No, but I don't exclude the possibility of there being something out there. I certainly don't believe in any faith system that exists right now. I try live my life as if there is someone watching me just for moral purposes. But I can't believe in anything that I can't prove.
Agnosticism is the view that the truth values of certain claims—especially claims about the existence or non-existence of any deity, but also other religious and metaphysical claims—are unknown or unknowable. Agnosticism can be defined in various ways, and is sometimes used to indicate doubt or a skeptical approach to questions. In some senses, agnosticism is a stance about the difference between belief and knowledge, rather than about any specific claim or belief. In the popular sense, an agnostic is someone who neither believes nor disbelieves in the existence of a deity or deities, whereas a theist and an atheist believe and disbelieve, respectively. In the strict sense, however, agnosticism is the view that human reason is incapable of providing sufficient rational grounds to justify the belief that deities either do or do not exist. Within agnosticism there are agnostic atheists (who do not believe any deity exists, but do not deny it as a possibility) and agnostic theists (who believe a deity exists but do not claim it as personal knowledge).

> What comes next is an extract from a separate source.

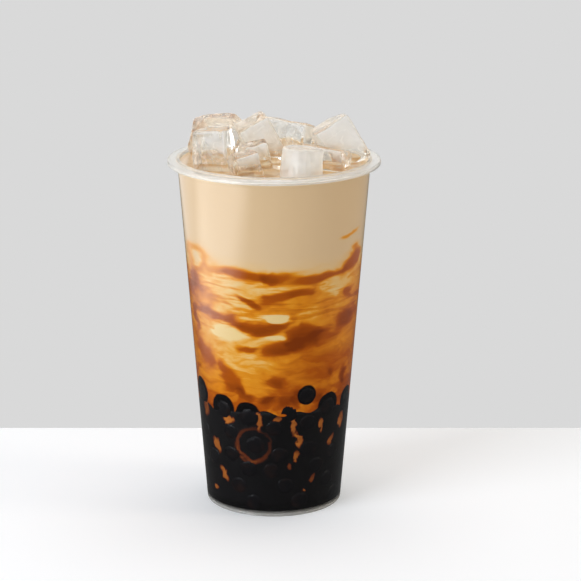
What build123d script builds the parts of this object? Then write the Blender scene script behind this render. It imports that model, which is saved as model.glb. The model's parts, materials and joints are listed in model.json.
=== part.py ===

Maybe agnostic atheist is more accurate then.
Reality exists. You don't need to prove it. It is self-evident. And those that will not accept that as fact are lost. The non-existence of god is just one small step away. If you can understand the implications of the law of identity, you will not need additional proof to be certain.
Omniscience is not possible or necessary for certain knowledge. Just because there is more to learn, doesn't make it possible to find impossible things. Nothing will ever demonstrate that the fundamentals of learning and demonstration are wrong. 2+2=4. Always. No new information will change this.
James Yount, you jest.
Otherwise with a brain like that you belong in the other camp.

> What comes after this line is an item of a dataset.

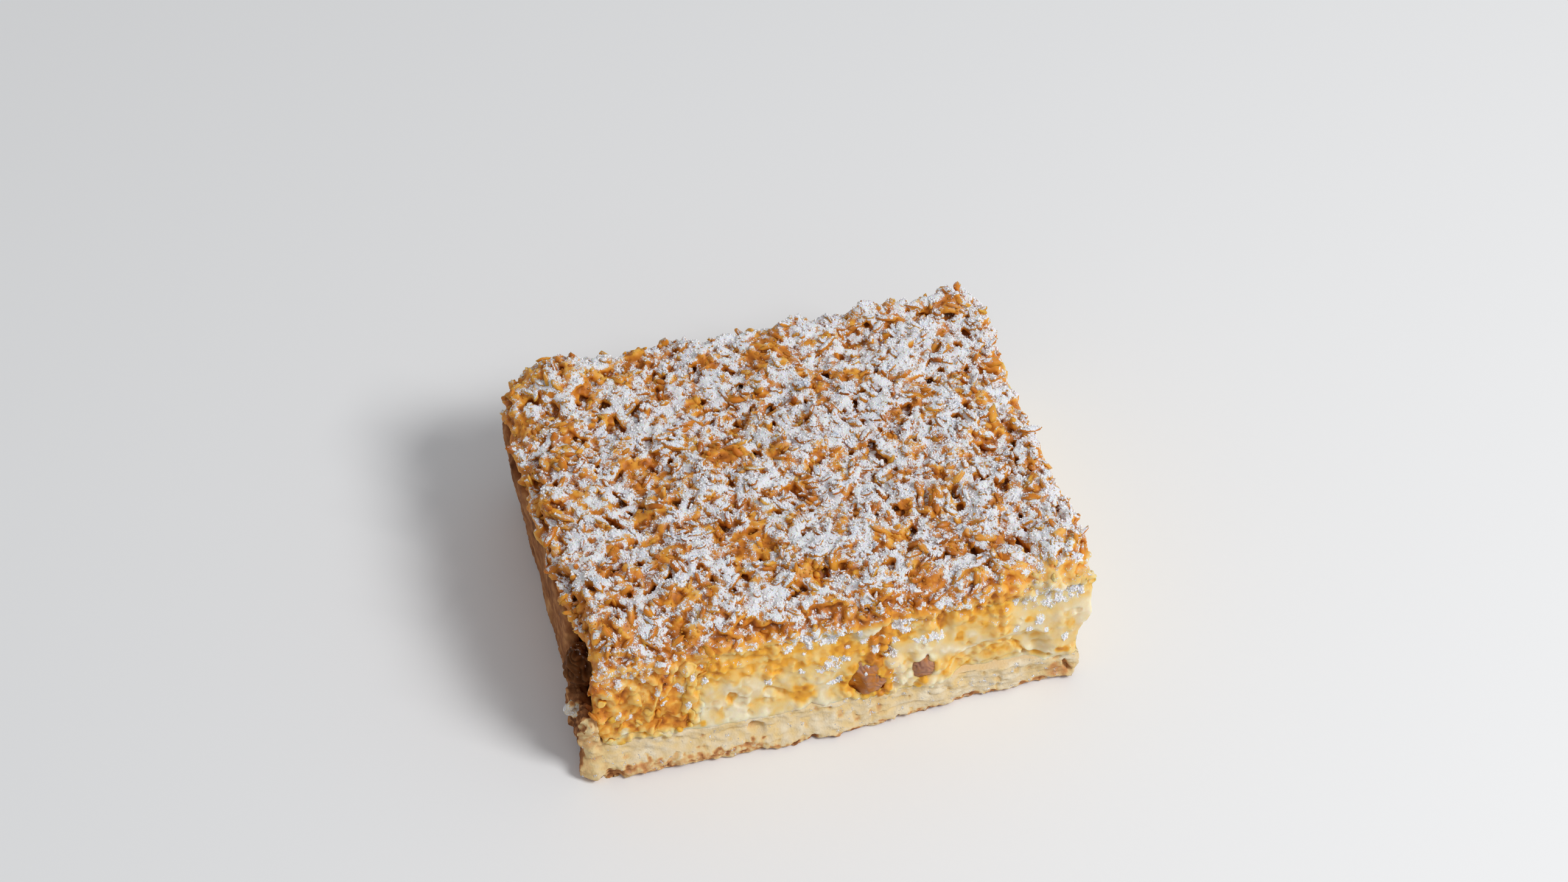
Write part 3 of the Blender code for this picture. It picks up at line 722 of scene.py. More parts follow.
PATCHES = (  # on the front cut: place (x, z), half width, half height, and how golden or brown
    (-0.0350, 0.0118, 0.0070, 0.0040, 0.46),  # the sunken topping, from here on
    (-0.0292, 0.0100, 0.0034, 0.0030, 0.54),
    (-0.0385, 0.0179, 0.0015, 0.0014, 0.70),
    (-0.0420, 0.0179, 0.0010, 0.0021, 0.14),
    (-0.0362, 0.0171, 0.0016, 0.0017, 0.34),
    (-0.0387, 0.0091, 0.0008, 0.0015, 0.06),
    (-0.0387, 0.0066, 0.0010, 0.0011, 0.44),
    (-0.0428, 0.0061, 0.0018, 0.0014, 0.55),
    (-0.0308, 0.0210, 0.0008, 0.0048, 0.66),
    (-0.0287, 0.0130, 0.0010, 0.0011, 0.56),
    (-0.0264, 0.0150, 0.0018, 0.0050, 0.37),
    (-0.0262, 0.0090, 0.0010, 0.0020, 0.42),
    (-0.0120, 0.0160, 0.0020, 0.0016, 0.44),
    (-0.0286, 0.0090, 0.0017, 0.0013, 0.62),
    (-0.0110, 0.0285, 0.0042, 0.0030, 0.20),
    (-0.0165, 0.0250, 0.0024, 0.0026, 0.26),
    (-0.0214, 0.0227, 0.0006, 0.0023, 0.58),
    (-0.0193, 0.0120, 0.0013, 0.0014, 0.42),  # spots in the curd
    (-0.0213, 0.0095, 0.0006, 0.0015, 0.32),
    (-0.0248, 0.0079, 0.0008, 0.0009, 0.44),
    (-0.0185, 0.0167, 0.0012, 0.0014, 0.34),
    (-0.0184, 0.0089, 0.0028, 0.0015, 0.00),
    (-0.0066, 0.0104, 0.0030, 0.0025, 0.52),
    (0.0001, 0.0056, 0.0011, 0.0007, 0.30),
    (0.0208, 0.0098, 0.0030, 0.0036, 0.33),
    (0.0213, 0.0115, 0.0006, 0.0007, 0.48),
    (0.0180, 0.0113, 0.0010, 0.0008, 0.52),
    (0.0241, 0.0083, 0.0006, 0.0008, 0.44),
    (0.0231, 0.0069, 0.0005, 0.0008, 0.46),
    # These two darker patches lie over the wide hollow at the right, where it faces down: painted shade.
    (0.0300, 0.0108, 0.0048, 0.0036, 0.34),
    (0.0292, 0.0178, 0.0040, 0.0034, 0.34),
    (0.0405, 0.0130, 0.0040, 0.0040, 0.20),
    (0.0385, 0.0225, 0.0066, 0.0070, 0.19),
    (0.0350, 0.0175, 0.0009, 0.0010, 0.48),
    (0.0410, 0.0088, 0.0014, 0.0013, 0.48),
    (0.0426, 0.0148, 0.0008, 0.0016, 0.40),
    (0.0036, 0.0272, 0.0014, 0.0012, 0.66),  # round the torn pocket and the sultanas
    (0.0080, 0.0205, 0.0027, 0.0036, 0.72),
    (0.0074, 0.0155, 0.0028, 0.0028, 0.78),
    (0.0050, 0.0105, 0.0052, 0.0044, 0.50),
    (0.0080, 0.0070, 0.0022, 0.0018, 0.64),
    (0.0126, 0.0200, 0.0020, 0.0022, 0.50),
    (0.0160, 0.0105, 0.0030, 0.0036, 0.34),
    (0.0098, 0.0140, 0.0016, 0.0017, 0.04),
    (0.0122, 0.0097, 0.0014, 0.0032, 0.04),
    (0.0138, 0.0059, 0.0011, 0.0009, 0.50),
    (0.0192, 0.0210, 0.0010, 0.0034, 0.66),  # under the topping at the right
    (0.0225, 0.0165, 0.0010, 0.0012, 0.52),
    (0.0245, 0.0202, 0.0014, 0.0012, 0.60),
    (0.0283, 0.0230, 0.0052, 0.0030, 0.52),
)
CREASES = (  # on the front cut: from and to (x, z), radius, and how brown
    ((0.0318, 0.0124), (0.0349, 0.0083), 0.0006, 0.36),
    ((0.0270, 0.0073), (0.0295, 0.0072), 0.0004, 0.16),
    ((0.0295, 0.0072), (0.0345, 0.0078), 0.0006, 0.20),
    ((0.0345, 0.0078), (0.0388, 0.0072), 0.0006, 0.34),
    (PALE_FROM, PALE_TO, 0.0019, 0.06),
)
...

No, I'm a pretty firm agnostic. My point was there is no proof either way, so why would anyone pretend they know all the answers? Being open to possibilities is what separates a thoughtful person from those with a superiority complex. Personally, I think it's better to live your life trying to make humanity better without the delusion that there is an all controlling god, but it's a problem when you present yourself as the authority on truth when talking with others. That makes us all look bad.
Yes there is - it called logic.
James, I am not sure who you are asking. However theists believe. Believers aver and affirm. Atheist deny and negate. Opposites. The former is making a claim without foundation. The latter is answering the claim with a resounding no.
That's fine Glen. I spend a lot of time refuting the claims of my more religious friends. But I've found that my side is more convincing when it takes these things on a claim by claim basis rather than making sweeping generalizations that alienates the one I'm talking to. I can't prove that there is no god figure floating around there somewhere, so I don't even try. I can express the merits of living out your life without believing in casper though. And I can even, do to my background, effectively explain to my Christian friends why I think the Bible's claim's are illogical. However, as in any debate, when one side makes an absolute claim without anything to back it up with, the conversation ends without resulting in any growth or understanding.
James, you do not have to prove it does not exist-just like burden of proof in a civil or criminal case. Extraordinary claims require extraordinary evidence. If you made a preposterous claim to your religious friends about the monsters and goblins in Timbuktu would you have the audacity to tell them they cant refute it. Cuz they'd laugh like hell if you did.
Ah, but what if tens of thousands of people started telling stories of monsters and goblins in Timbuktu. Would they so easily dismiss it? For whatever reason, there exists a yearning in humanity to believe in something greater than us. A large portion of our scientists believe in the probable existence of life beyond our planet, even more advanced intelligence. Is the belief that there is a superior being really such a huge leap? You can easily dismiss the outrageous rantings of a single individual because you can make a fairly good analysis of the likelihood that he is telling the truth and dismiss him without making any significant leap. Frankly, it wouldn't be very hard to send someone to Timbuktu to test his claims. The idea that there is a god is held my the vast majority of humanity. I'm an engineering student, and I wouldn't know how to even begin to quantify the statistical probability of whether or not there is a god. There are simply too many variables and too many limits to our ability to test a hypothesis.
I don't really care either way what people believe. But atheists look bad when they approach an argument with an absolutist attitude. It's counterproductive to the cause.
James, as an engineering student you should very well understand that it is strictly impossible to build a road connecting two fictional cities. Probabilities and variables have nothing to do with it. It doesn't matter if lots of people believe that the two fictional cities really exist (that's an argument from popularity, a logical fallacy). You still can't build that road.
You want atheists to appear to be reasonable by entertaining the "possibility" of the unreasonable. Sorry, but no can do.